Yang kedua, dalam acara itu Om Bob mengemukakan pendapatnya menjadi orangtua. Menurut Om Bob, sebagai orangtua kita wajib memberikan yang terbaik pada anak kita. Apa pun bentuknya. Atas keinginan sang anak untuk sekolah perhotelan, Om Bob mencarikan sekolah terbaik di Swiss. Seharusnya, sang anak lulus dalam 3 tahun, ternyata butuh waktu 6 tahun. Tante Bob ngomel-ngomel, karena biaya per bulannya 10 ribu dolar. Saya gak mau mikir berapa nol nya dalam rupiah, kalau penasaran, pikir sendiri aja ya, hehehe. Pulang dari Swiss, anaknya buka warung pecel
lele di pinggir jalan. Desi bertanya, apa Om Bob gak kecewa? Jawabnya Om Bob, lho, itu kan waktu dia baru selesai sekolah, siapa tau berpuluh tahun lagi dia jadi pengusaha sukses. Kalau hal serupa terjadi pada kita? Bagaimana ya? Bukan, bukan masalah 10 ribu dolarnya per bulan. Saya sih gak mikirin itu, karena emang gak punya duit sebanyak itu, hehehe,,, Seandainya, anak kita sekolah dapat nilai jelek atau gak lulus-lulus, bisakah kita se'legowo' itu dan tetap berpikiran positif? Lah wong sekarang aja kalau anak ada PR/tugas atau mau ulangan aja orangtuanya yang pontang-panting kan? Maaf, no offense lho ya,,,Belum lagi yang sejak kecil les ini itu supaya sukses ketika besarnya? Sekali lagi, no offense. Jadi inget lagu lama, "que sera-sera, what ever will be, will be, your future's not us to see, que sera-sera". Tapi susah ya, jadi orangtua yang 'que sera-sera'. Harre gieennieee... Persaingan tampaknya dimulai sejak bayi. "Eh, anakmu sudah bisa apa? Lho kok anakku belum bisa begini-begitu," Beranjak besar, persaingan makin ketat. Ketika anak tetangga sudah mengenal huruf di usia yang
belum genap 3 tahun misalnya, maka tidak sedikit orangtua yang kebakaran jenggot merasa anaknya tidak belajar apa-apa. Tak heran, ini adalah ladang bisnis yang menjanjikan. Bayi mulai bersekolah di usia 8 bulan, Les Baca-Tulis makin menjamur dan tak henti peminat, belum lagi yang memproklamirkan diri sebagai metode hitung paling cepat. Semua berlomba-lomba mulai di usia dini. Padahal, itu hidup anak kita lho. Padahal, kemampuan itu adalah kemampuan alamiah. Dengan stimulasi minimal, asal konsisten dan tepat waktu, anak akan bisa dengan sendirinya. Kadang, rasionalitas kalah dengan gengsi dan deg-deg an karena khawatir anak kita tidak mampu. Bisakah kita tetap 'legowo', ketika anak yang kita harapkan sukses dan berhasil, memilih menjadi penjual pecel lele pinggir jalan? Selama ini saya selalu mengatakan pada diri saya, bahwa apapun yang kelak dipilih oleh Thifa, asal itu mengandung 3B (Bermanfaat-Baik-Bahagia), ia boleh lakukan. Thifa boleh jadi apapun asal ia bahagia dengan pilihan. Asal apa yang dipilihnya adalah sesuatu yang baik dan bermanfaat bagi orang lain. Toh ia tidak akan berhenti belajar kan? Kesuksesan dan keberhasilan itu tidak punya nilai mutlak. Sudahkah saya 'legowo'? Sedang proses, kan saya masih belajar. Semoga saya siap ketika saat itu tiba.
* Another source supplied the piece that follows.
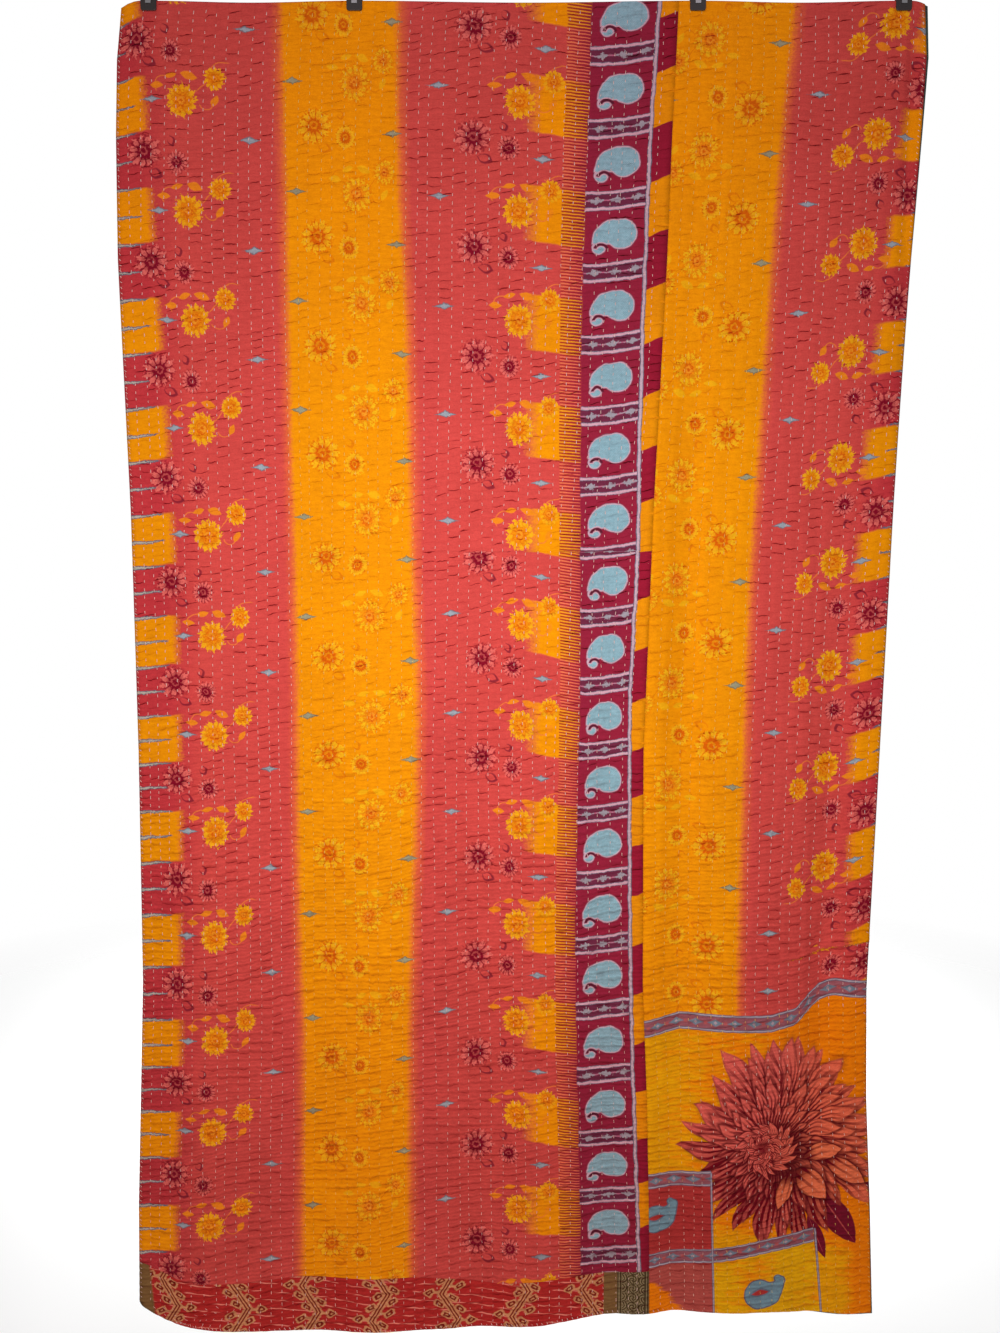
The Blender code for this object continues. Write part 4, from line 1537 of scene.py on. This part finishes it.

Inilah indahnya jadi orangtua. Saya sekolah 21 tahun termasuk TK tidak pernah diajari jadi orangtua. Tapi, saya diajarkan untuk berpikir. Untuk menganalisis. Untuk mengambil kesimpulan. Untuk mengevaluasi. Untuk mencari alternatif yang lain bila mendapat kesulitan. Bukan untuk lari dari masalah dan menyerahkannya pada orang lain. Untuk jadi orangtua sesungguhnya? Saya masih belajar. Sama dengan Anda. Iya kan?